Required work.
Lines before the one containing "Write the build123d" are left out; copy that line and every later line through the end of the data exactly.

Given data.
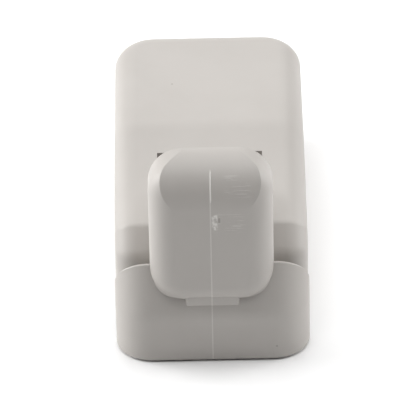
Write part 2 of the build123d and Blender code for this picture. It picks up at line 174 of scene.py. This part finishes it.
# ---------------------------------------------------------------- light and floor
def area_light(name, direction, distance, size, power):
    """A square softbox that points at the latch; direction runs from the latch to the light."""
    data = bpy.data.lights.new(name, "AREA")
    data.shape = "SQUARE"
    data.size = size
    data.energy = power
    light = bpy.data.objects.new(name, data)
    bpy.context.scene.collection.objects.link(light)
    towards = Vector(direction).normalized()
    light.location = Vector((0, 0, HIGH.z / 2)) + towards * distance
    light.rotation_mode = "QUATERNION"
    light.rotation_quaternion = towards.to_track_quat("Z", "Y")


def make_lights():
    """The softboxes and a faint even light from all round."""
    for name, (direction, distance, size, power) in SOFTBOXES.items():
        area_light(name, direction, distance, size, power)
    world = bpy.data.worlds.new("studio")
    world.use_nodes = True
    background = world.node_tree.nodes["Background"]
    background.inputs["Color"].default_value = (1.0, 1.0, 1.0, 1.0)
    background.inputs["Strength"].default_value = AMBIENT
    bpy.context.scene.world = world
    bpy.context.scene.view_settings.view_transform = "Standard"


def make_floor():
    """A plain pale sweep that the latch stands on."""
    mesh = bpy.data.meshes.new("floor")
    corners = [(across * FLOOR_HALF, deep * FLOOR_HALF, 0) for across, deep in FLOOR_CORNERS]
    mesh.from_pydata(corners, [], [(0, 1, 2, 3)])
    floor = bpy.data.objects.new("floor", mesh)
    bpy.context.scene.collection.objects.link(floor)
    material = bpy.data.materials.new("floor_white")
    material.use_nodes = True
    shader = material.node_tree.nodes["Principled BSDF"]
    shader.inputs["Base Color"].default_value = (FLOOR_WHITE, FLOOR_WHITE, FLOOR_WHITE, 1.0)
    shader.inputs["Roughness"].default_value = FLOOR_ROUGHNESS
    mesh.materials.append(material)


# ---------------------------------------------------------------- materials
def new_material(name, roughness, metallic=0.0):
    """An empty node material with its uniform values set on the shader."""
    material = bpy.data.materials.new(name)
    material.use_nodes = True
    shader = material.node_tree.nodes["Principled BSDF"]
    shader.inputs["Roughness"].default_value = roughness
    shader.inputs["Metallic"].default_value = metallic
    shader.inputs["Specular IOR Level"].default_value = SHEEN_LEVEL
    return material, shader


def noise(material, scale, detail, roughness=0.5, stretch=(1, 1, 1)):
    """A noise texture in the object's own coordinates; scale is in features per metre."""
    nodes, links = material.node_tree.nodes, material.node_tree.links
    place = nodes.new("ShaderNodeTexCoord")
    mapping = nodes.new("ShaderNodeMapping")
    mapping.inputs["Scale"].default_value = stretch
    texture = nodes.new("ShaderNodeTexNoise")
    texture.inputs["Scale"].default_value = scale
    texture.inputs["Detail"].default_value = detail
    texture.inputs["Roughness"].default_value = roughness
    links.new(place.outputs["Object"], mapping.inputs["Vector"])
    links.new(mapping.outputs["Vector"], texture.inputs["Vector"])
    return texture.outputs["Fac"]


def ramp(material, source, low, high, start=0.35, end=0.65):
    """Turns a value into a colour between low and high."""
    node = material.node_tree.nodes.new("ShaderNodeValToRGB")
    node.color_ramp.elements[0].position = start
    node.color_ramp.elements[1].position = end
    node.color_ramp.elements[0].color = (*low, 1.0)
    node.color_ramp.elements[1].color = (*high, 1.0)
    material.node_tree.links.new(source, node.inputs["Fac"])
    return node.outputs["Color"]


def spread(material, source, low, high):
    """Maps a 0 to 1 value to the range from low to high."""
    node = material.node_tree.nodes.new("ShaderNodeMapRange")
    node.inputs["To Min"].default_value = low
    node.inputs["To Max"].default_value = high
    material.node_tree.links.new(source, node.inputs["Value"])
    return node.outputs["Result"]


def bump(material, shader, source, depth, strength=1.0, under=None):
    """Adds surface relief of this depth, on top of another relief if there is one."""
    node = material.node_tree.nodes.new("ShaderNodeBump")
    node.inputs["Distance"].default_value = depth
    node.inputs["Strength"].default_value = strength
    material.node_tree.links.new(source, node.inputs["Height"])
    if under:
        material.node_tree.links.new(under, node.inputs["Normal"])
    material.node_tree.links.new(node.outputs["Normal"], shader.inputs["Normal"])
    return node.outputs["Normal"]


def plastic(name, dark, light, roughness):
    """Satin moulded plastic: faint flow mottling, uneven sheen and a fine eroded texture."""
    material, shader = new_material(name, roughness)
    links = material.node_tree.links
    mottle = noise(material, scale=60, detail=4, roughness=0.6, stretch=(1, 1, 0.5))
    links.new(ramp(material, mottle, dark, light), shader.inputs["Base Color"])
    patches = noise(material, scale=240, detail=3)
    uneven = spread(material, patches, roughness - PLASTIC_UNEVEN, roughness + PLASTIC_UNEVEN)
    links.new(uneven, shader.inputs["Roughness"])
    waves = bump(material, shader, noise(material, scale=110, detail=2), depth=0.12 * MM, strength=0.35)
    grain = noise(material, scale=5200, detail=2)
    bump(material, shader, grain, depth=0.01 * MM, strength=0.6, under=waves)
    return material


def axis_value(material, axis):
    """The object's own coordinate along one axis, in metres."""
    nodes, links = material.node_tree.nodes, material.node_tree.links
    place = nodes.new("ShaderNodeTexCoord")
    split = nodes.new("ShaderNodeSeparateXYZ")
    links.new(place.outputs["Object"], split.inputs["Vector"])
    return split.outputs[axis]


def calc(material, operation, first, second):
    """One step of arithmetic on values or numbers."""
    node = material.node_tree.nodes.new("ShaderNodeMath")
    node.operation = operation
    for socket, value in zip(node.inputs, (first, second)):
        if isinstance(value, float):
            socket.default_value = value
        else:
            material.node_tree.links.new(value, socket)
    return node.outputs["Value"]


def within(material, axis, middle, half, edge):
    """1 inside a band across one axis, falling smoothly to 0 over the edge's width."""
    offset = calc(material, "SUBTRACT", axis_value(material, axis), middle)
    distance = calc(material, "ABSOLUTE", offset, 0.0)
    node = material.node_tree.nodes.new("ShaderNodeMapRange")
    node.interpolation_type = "SMOOTHSTEP"
    node.inputs["From Min"].default_value = half + edge
    node.inputs["From Max"].default_value = half
    material.node_tree.links.new(distance, node.inputs["Value"])
    return node.outputs["Result"]


def patch(material, x, z, edge):
    """A soft-edged rectangle on the front, given by its middle and half size across and up."""
    front = within(material, "Y", FRONT_Y, FRONT_REACH, FRONT_EDGE)
    across = within(material, "X", x[0], x[1], edge)
    upright = within(material, "Z", z[0], z[1], edge)
    return calc(material, "MULTIPLY", front, calc(material, "MULTIPLY", across, upright))


def tint(material, shader, mask, colour, weight):
    """Lays a colour over the base colour, with this weight where the mask is 1."""
    share = calc(material, "MULTIPLY", mask, weight)
    mix = material.node_tree.nodes.new("ShaderNodeMix")
    mix.data_type = "RGBA"
    base = shader.inputs["Base Color"].links[0].from_socket
    material.node_tree.links.new(base, mix.inputs[6])
    mix.inputs[7].default_value = (*colour, 1.0)
    material.node_tree.links.new(share, mix.inputs[0])
    material.node_tree.links.new(mix.outputs[2], shader.inputs["Base Color"])


def mould_marks(material, shader):
    """The slide's parting line, torn gate scar with painted shade of a nick beside it, and the scuffs
    of use beside it.
    """
    under = shader.inputs["Normal"].links[0].from_socket
    line = patch(material, *LINE, LINE_EDGE)
    tint(material, shader, line, PALE, LINE_WEIGHT)
    under = bump(material, shader, line, depth=0.03 * MM, strength=0.5, under=under)
    scar = patch(material, *SCAR, SCAR_EDGE)
    crumbs = noise(material, scale=1500, detail=4, roughness=0.7, stretch=(1, 1, 0.6))
    torn = calc(material, "MULTIPLY", scar, ramp(material, crumbs, BLACK, WHITE, start=0.42, end=0.56))
    tint(material, shader, torn, PALE, SCAR_WEIGHT)
    under = bump(material, shader, torn, depth=0.06 * MM, strength=0.6, under=under)
    # painted shade of the nick beside the scar, laid on as a dark tint
    tint(material, shader, patch(material, *NICK_SHADE, NICK_SHADE_EDGE), DARK, NICK_SHADE_WEIGHT)
    for x, z, weight in SCUFFS:
        strokes = noise(material, scale=420, detail=3, roughness=0.6, stretch=(0.7, 1, 8))
        lines = ramp(material, strokes, BLACK, WHITE, start=0.55, end=0.66)
        scuff = calc(material, "MULTIPLY", patch(material, x, z, SCUFF_EDGE), lines)
        tint(material, shader, scuff, PALE, weight)
        under = bump(material, shader, scuff, depth=0.06 * MM, strength=0.6, under=under)


def specks(material, shader, places):
    """A few pin-head dark spots on the surface."""
    for place in places:
        bands = [within(material, axis, middle, SPECK_R, SPECK_R) for axis, middle in zip("XYZ", place)]
        dot = calc(material, "MULTIPLY", calc(material, "MULTIPLY", bands[0], bands[1]), bands[2])
        tint(material, shader, dot, DARK, SPECK_WEIGHT)


def metal(name, dark, light, roughness, grain=(1, 1, 1)):
    """Bare or plated metal with fine drawn or ground lines."""
    material, shader = new_material(name, roughness, metallic=1.0)
    links = material.node_tree.links
    lines = noise(material, scale=1500, detail=4, roughness=0.6, stretch=grain)
    links.new(ramp(material, lines, dark, light), shader.inputs["Base Color"])
    uneven = spread(material, lines, roughness - METAL_SMOOTHER, roughness + METAL_ROUGHER)
    links.new(uneven, shader.inputs["Roughness"])
    bump(material, shader, lines, depth=0.01 * MM, strength=0.5)
    return material


def dress_nodes():
    """Gives every CAD node its material."""
    grey = plastic("grey_plastic", *GREY, SATIN)
    specks(grey, grey.node_tree.nodes["Principled BSDF"], TOP_SPECKS)
    slide = plastic("grey_plastic_slide", *GREY, SATIN)
    slide_shader = slide.node_tree.nodes["Principled BSDF"]
    mould_marks(slide, slide_shader)
    specks(slide, slide_shader, FRONT_SPECKS)
    finishes = {"grey_plastic": grey}
    for slot, values in PLASTICS.items():
        finishes[slot] = plastic(slot, *values)
    for slot, values in METALS.items():
        finishes[slot] = metal(slot, *values)
    for part in frame["record"]["subparts"]:
        node = NODES[part["node"]]
        finish = slide if part["node"] == "thumb_slide" else finishes[part["material_slot"]]
        node.data.materials.clear()
        node.data.materials.append(finish)


def mould_line():
    """The bead that the mould's parting line leaves over the thumb pad's rounded top."""
    mesh = bpy.data.meshes.new("mould_line")
    form = bmesh.new()
    rows = []
    for step in range(BEAD_STEPS + 1):
        share = step / BEAD_STEPS
        angle = BEAD_START + (BEAD_END - BEAD_START) * share
        outward = Vector((0, -math.cos(angle), math.sin(angle)))
        middle = Vector((0, FRONT_Y + PAD_ROUND_R, HIGH.z - PAD_ROUND_R))
        rise = BEAD_HEIGHT * min(1.0, BEAD_FADE * share, BEAD_FADE * (1 - share))
        row = []
        for across, lift in BEAD_SECTION:
            point = middle + outward * (PAD_ROUND_R - BEAD_SUNK + lift * (BEAD_SUNK + rise))
            row.append(form.verts.new(point + Vector((across * BEAD_HALF, 0, 0))))
        rows.append(row)
    for low, high in zip(rows, rows[1:]):
        for side in range(len(low)):
            after = (side + 1) % len(low)
            form.faces.new((low[side], low[after], high[after], high[side]))
    form.faces.new(rows[0])
    form.faces.new(rows[-1])
    bmesh.ops.recalc_face_normals(form, faces=form.faces)
    form.to_mesh(mesh)
    form.free()
    bead = bpy.data.objects.new("mould_line", mesh)
    bpy.context.scene.collection.objects.link(bead)
    for face in mesh.polygons:
        face.use_smooth = True
    mesh.materials.append(plastic("grey_plastic_bead", PALE, PALE, SATIN))
    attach(bead, "slide")


def coils():
    """The return springs between the slide block and their seats, as baked copies standing in for the
    hidden CAD springs.
    """
    for side in ("left", "right"):
        node = NODES[f"return_spring_{side}"]
        mesh = node.data.copy()
        mesh.transform(node.matrix_world)
        coil = bpy.data.objects.new(f"coil_{side}", mesh)
        bpy.context.scene.collection.objects.link(coil)
        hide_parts(f"return_spring_{side}")
        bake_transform(coil)


make_camera()
make_lights()
make_floor()
dress_nodes()
mould_line()
coils()
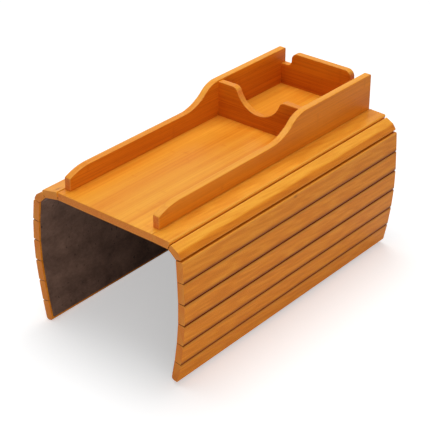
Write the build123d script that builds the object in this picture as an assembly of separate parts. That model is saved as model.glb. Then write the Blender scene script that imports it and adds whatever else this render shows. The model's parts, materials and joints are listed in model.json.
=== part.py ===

Result of this task.
Write the build123d script that builds the object in this picture as an assembly of separate parts. That model is saved as model.glb. Then write the Blender scene script that imports it and adds whatever else this render shows. The model's parts, materials and joints are listed in model.json.
=== part.py ===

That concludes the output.